As valuable and important chemical compounds, 1,4-butanediol (BDO) and γ-butyrolactone (GBL) are employed in many industrial and commercial uses. For instance, BDO is an intermediate that is used in common industrial and commercial products, such as polyether diols, urethane polymers, and polyester polymers, or as a plasticizer, a carrier solvent in printing inks, and a cleaning agent. A significant use of GBL is as a chemical intermediate in the manufacture of pyrrolidines. Other uses of GBL, because of its strong solvency properties, include being a stain remover, paint stripper, super-glue remover, or a cleaner for circuit boards in electronics and high technology industry. Other applications include the production of herbicides and as a processing aid in the production of pharmaceuticals.
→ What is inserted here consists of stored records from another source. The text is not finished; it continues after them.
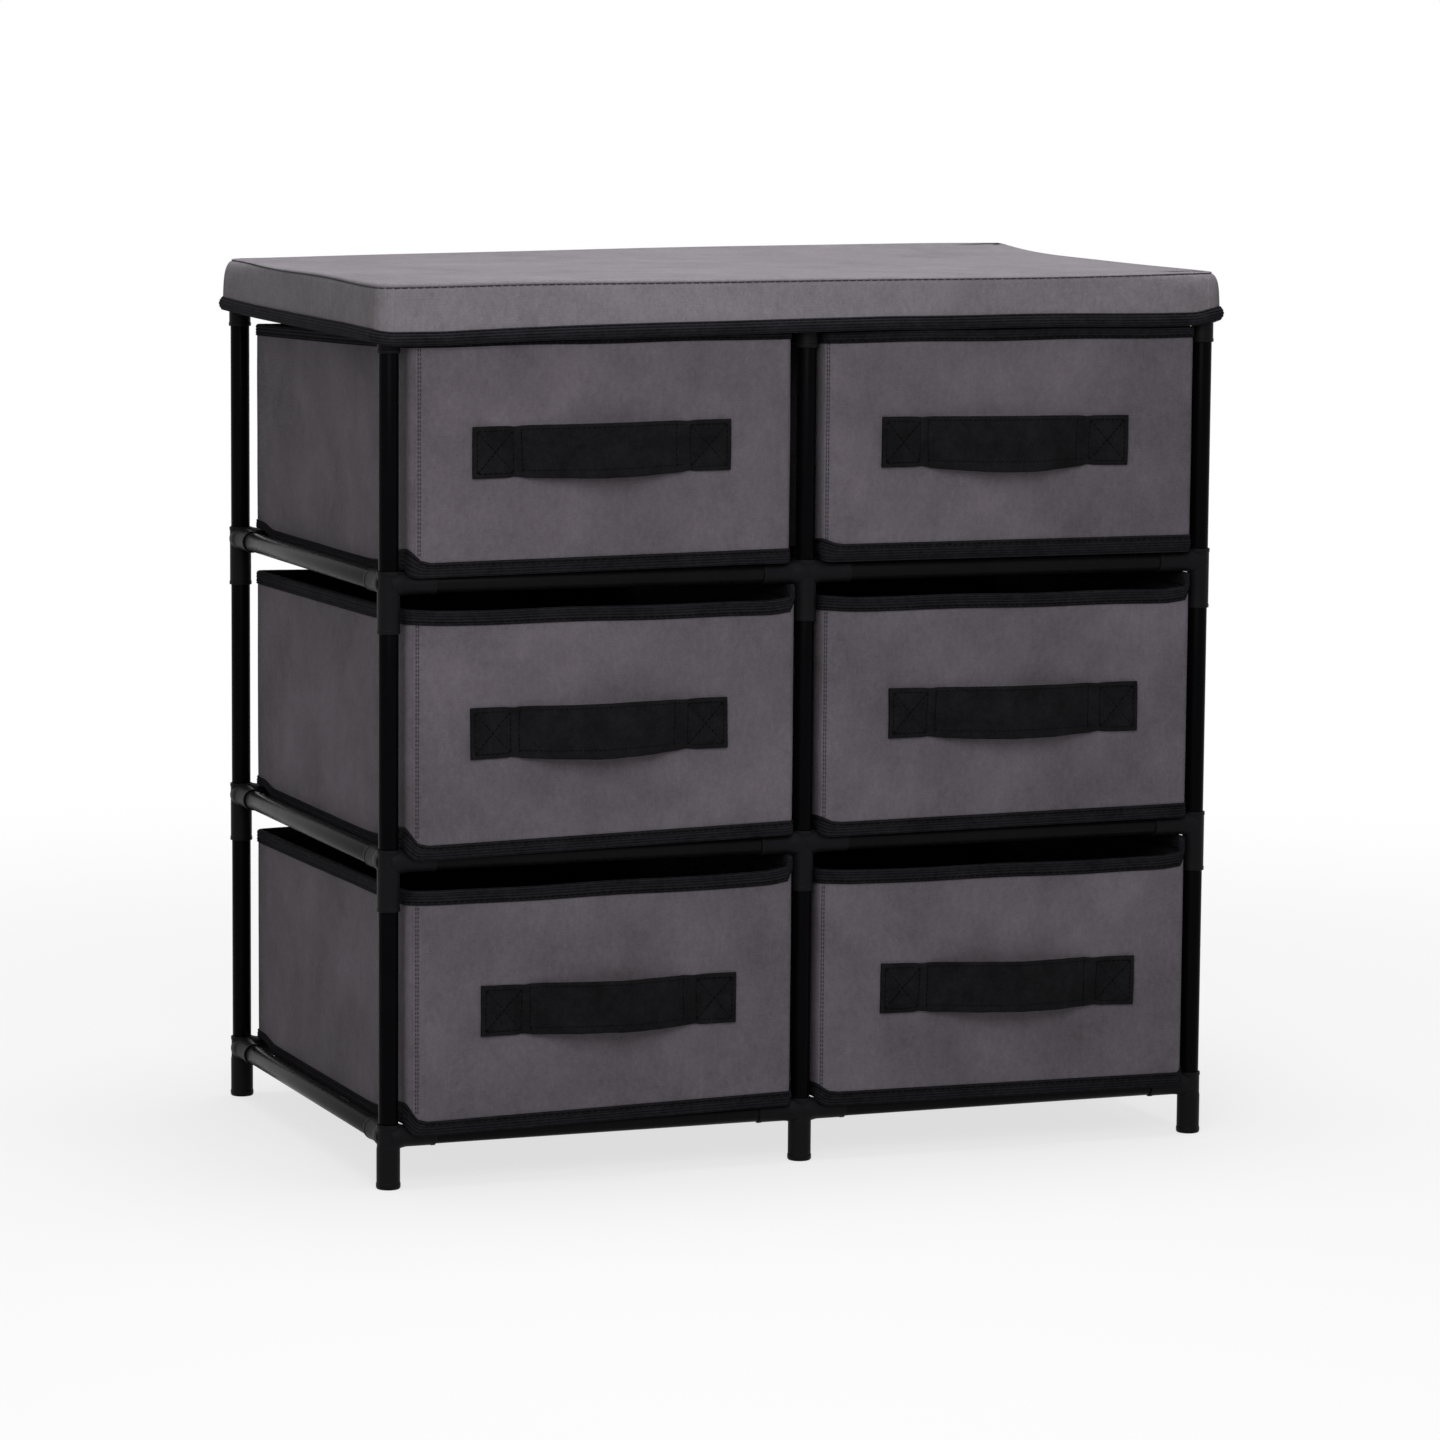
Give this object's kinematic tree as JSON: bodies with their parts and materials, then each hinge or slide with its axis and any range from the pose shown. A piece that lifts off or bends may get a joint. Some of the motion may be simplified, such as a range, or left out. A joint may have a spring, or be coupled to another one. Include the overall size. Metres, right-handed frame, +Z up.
{
  "type": "drawer cabinet",
  "caption": "Low storage cabinet: a push-fit tube frame on feet that holds rows of pull-out fabric drawers with strap handles under a padded lift-off lid.",
  "frame": {"origin": "middle of the cabinet's outline, on the floor", "axes": "+X to the right seen from the front, +Y to the back, +Z up; drawers open to -Y"},
  "size_m": [0.5494, 0.3458, 0.5423],
  "materials": {
    "black_tube": "gloss black paint",
    "black_plastic": "satin black moulding",
    "grey_fabric": "matt non-woven cloth",
    "grey_board": "pressed board in matt cloth",
    "black_tape": "woven binding tape",
    "black_webbing": "ribbed webbing",
    "padded_board": "bare pressed board"
  },
  "bodies": {
    "frame": {"post_front_left": "black_plastic", "post_front_middle": "black_plastic", "post_front_right": "black_plastic", "post_rear_left": "black_plastic", "post_rear_middle": "black_plastic", "post_rear_right": "black_plastic", "rail_front_left_level_1": "black_tube", "rail_front_right_level_1": "black_tube", "rail_rear_left_level_1": "black_tube", "rail_rear_right_level_1": "black_tube", "side_tube_left_level_1": "black_tube", "side_tube_middle_level_1": "black_tube", "side_tube_right_level_1": "black_tube", "rail_front_left_level_2": "black_tube", "rail_front_right_level_2": "black_tube", "rail_rear_left_level_2": "black_tube", "rail_rear_right_level_2": "black_tube", "side_tube_left_level_2": "black_tube", "side_tube_middle_level_2": "black_tube", "side_tube_right_level_2": "black_tube", "rail_front_left_level_3": "black_tube", "rail_front_right_level_3": "black_tube", "rail_rear_left_level_3": "black_tube", "rail_rear_right_level_3": "black_tube", "side_tube_left_level_3": "black_tube", "side_tube_middle_level_3": "black_tube", "side_tube_right_level_3": "black_tube", "rail_front_left_level_4": "black_tube", "rail_front_right_level_4": "black_tube", "rail_rear_left_level_4": "black_tube", "rail_rear_right_level_4": "black_tube", "side_tube_left_level_4": "black_tube", "side_tube_middle_level_4": "black_tube", "side_tube_right_level_4": "black_tube"},
    "drawer_left_bottom": {"drawer_left_bottom_shell": "grey_fabric", "drawer_left_bottom_base_board": "grey_board", "drawer_left_bottom_top_tape": "black_tape", "drawer_left_bottom_handle": "black_webbing"},
    "drawer_right_bottom": {"drawer_right_bottom_shell": "grey_fabric", "drawer_right_bottom_base_board": "grey_board", "drawer_right_bottom_top_tape": "black_tape", "drawer_right_bottom_handle": "black_webbing"},
    "drawer_left_middle": {"drawer_left_middle_shell": "grey_fabric", "drawer_left_middle_base_board": "grey_board", "drawer_left_middle_top_tape": "black_tape", "drawer_left_middle_handle": "black_webbing"},
    "drawer_right_middle": {"drawer_right_middle_shell": "grey_fabric", "drawer_right_middle_base_board": "grey_board", "drawer_right_middle_top_tape": "black_tape", "drawer_right_middle_handle": "black_webbing"},
    "drawer_left_top": {"drawer_left_top_shell": "grey_fabric", "drawer_left_top_base_board": "grey_board", "drawer_left_top_top_tape": "black_tape", "drawer_left_top_handle": "black_webbing"},
    "drawer_right_top": {"drawer_right_top_shell": "grey_fabric", "drawer_right_top_base_board": "grey_board", "drawer_right_top_top_tape": "black_tape", "drawer_right_top_handle": "black_webbing"},
    "lid": {"lid_cover": "grey_fabric", "lid_padded_board": "padded_board"}
  },
  "joints": [
    {"name": "drawer_left_bottom_slide", "type": "slide", "parent": "frame", "child": "drawer_left_bottom", "axis": [0, -1, 0], "range_m": [0, 0.29]},
    {"name": "drawer_right_bottom_slide", "type": "slide", "parent": "frame", "child": "drawer_right_bottom", "axis": [0, -1, 0], "range_m": [0, 0.29]},
    {"name": "drawer_left_middle_slide", "type": "slide", "parent": "frame", "child": "drawer_left_middle", "axis": [0, -1, 0], "range_m": [0, 0.29]},
    {"name": "drawer_right_middle_slide", "type": "slide", "parent": "frame", "child": "drawer_right_middle", "axis": [0, -1, 0], "range_m": [0, 0.29]},
    {"name": "drawer_left_top_slide", "type": "slide", "parent": "frame", "child": "drawer_left_top", "axis": [0, -1, 0], "range_m": [0, 0.29]},
    {"name": "drawer_right_top_slide", "type": "slide", "parent": "frame", "child": "drawer_right_top", "axis": [0, -1, 0], "range_m": [0, 0.29]},
    {"name": "lid_lift", "type": "slide", "parent": "frame", "child": "lid", "axis": [0, 0, 1], "range_m": [0, 0.12]}
  ]
}
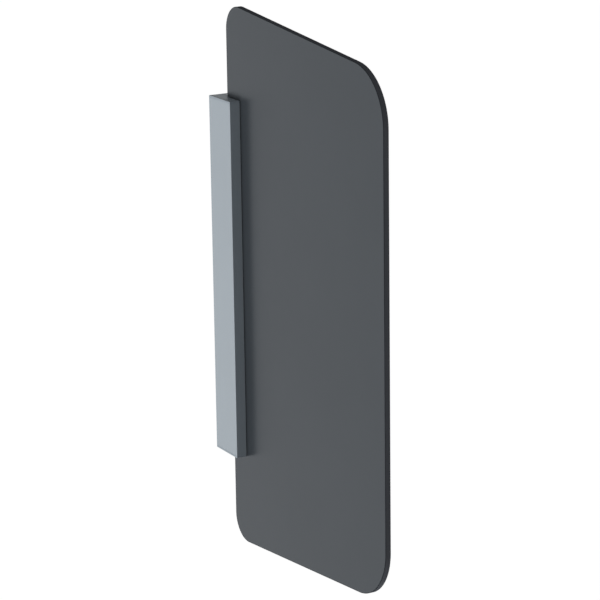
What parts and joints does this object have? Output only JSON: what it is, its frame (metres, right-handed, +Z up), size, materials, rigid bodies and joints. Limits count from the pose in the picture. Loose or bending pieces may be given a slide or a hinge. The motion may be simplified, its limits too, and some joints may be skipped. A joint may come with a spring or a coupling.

In conventional industrial synthesis of BDO, as originally developed by Walter Reppe for IG Farben in the 1930s, acetylene reacts with two equivalents of formaldehyde to form 1,4-butanediol, also known as but-2-yne-1,4-diol. Hydrogenation of 1,4-butynediol coverts to 1,4-butanediol. The requirements of handling acetylene meant that for many years only a select few manufacturers could perform the production of BDO. The value of BDO and its derivatives (tetrahydrofuran (THF), GBL, etc.), however, spurred substantial efforts in new process development that resulted in a number of additional processes, including butadiene acetoxylation and allyl alcohol (from propylene oxide) hydroformylation, together with various routes from n-butane via maleic anhydride/maleic acid.
Industrial synthesis of BDO according to the process developed by Davy McKee Ltd., involves conversion of butane-derived maleic acid anhydride via an intermediate methyl ester to BDO. In particular, the Davy process converts maleic anhydride (MAH) to 1,4-butanediol (BDO), tetrahydrofuran (THF) and gamma butyrolactone (GBL) in three process stages. First, molten MAH is mixed with methanol and reacts exothermically to form mono-methyl maleate and using a proprietary acidic resin catalyst, this is converted from mono to dimethyl maleate (DMM). This is hydrogenated to dimethyl succinate (DMS), and then a series of reaction's converts DMS to gamma butyrolactone (GBL) and then to BDO and THF. Finally crude product is refined to market quality BDO and THF by distillation; methanol is recovered for recycle to the MAH esterification stage, with DMS and GBL recovered for recycle to hydrogenation.
In recent years, as interest has grows in moving away from natural gas or petrochemical-derived hydrocarbon sources, manufacturers have concentrated on finding renewable and sustainable “green” material resources. Many have tried to develop a process that marries a biologically-derived hydrocarbon feed source with a system for synthesizing BDO and its associated derivatives, but none have succeeded in doing so. At present, the principal way of making biologically-derived carbon resources has been by means of fermentation to convert sugars and other plant-based carbohydrates into carboxylic acids. The carboxylic acids are more readily transformed into other chemicals. Currently, the carboxylic acids are recovered from fermentation broths as salts instead of as free acids. Several different steps in post-fermentation, downstream processing are required to isolate the free acids, to prepare the carboxylic acids for chemical transformation and to convert the raw acids to useful compounds. These steps have demonstrated various disadvantages, including high cost, generation of significant amounts of byproduct-waste, and limits on economy of scale for easy high-volume production.
Hence, a need exists for a better, more direct method of recovering a variety of carboxylic acids, such as malic or succinic acid, and which can provide a successful route to combine a biologically-derived hydrocarbon source with the production of various products, such as BDO and its derivatives, by means of hydrogenation.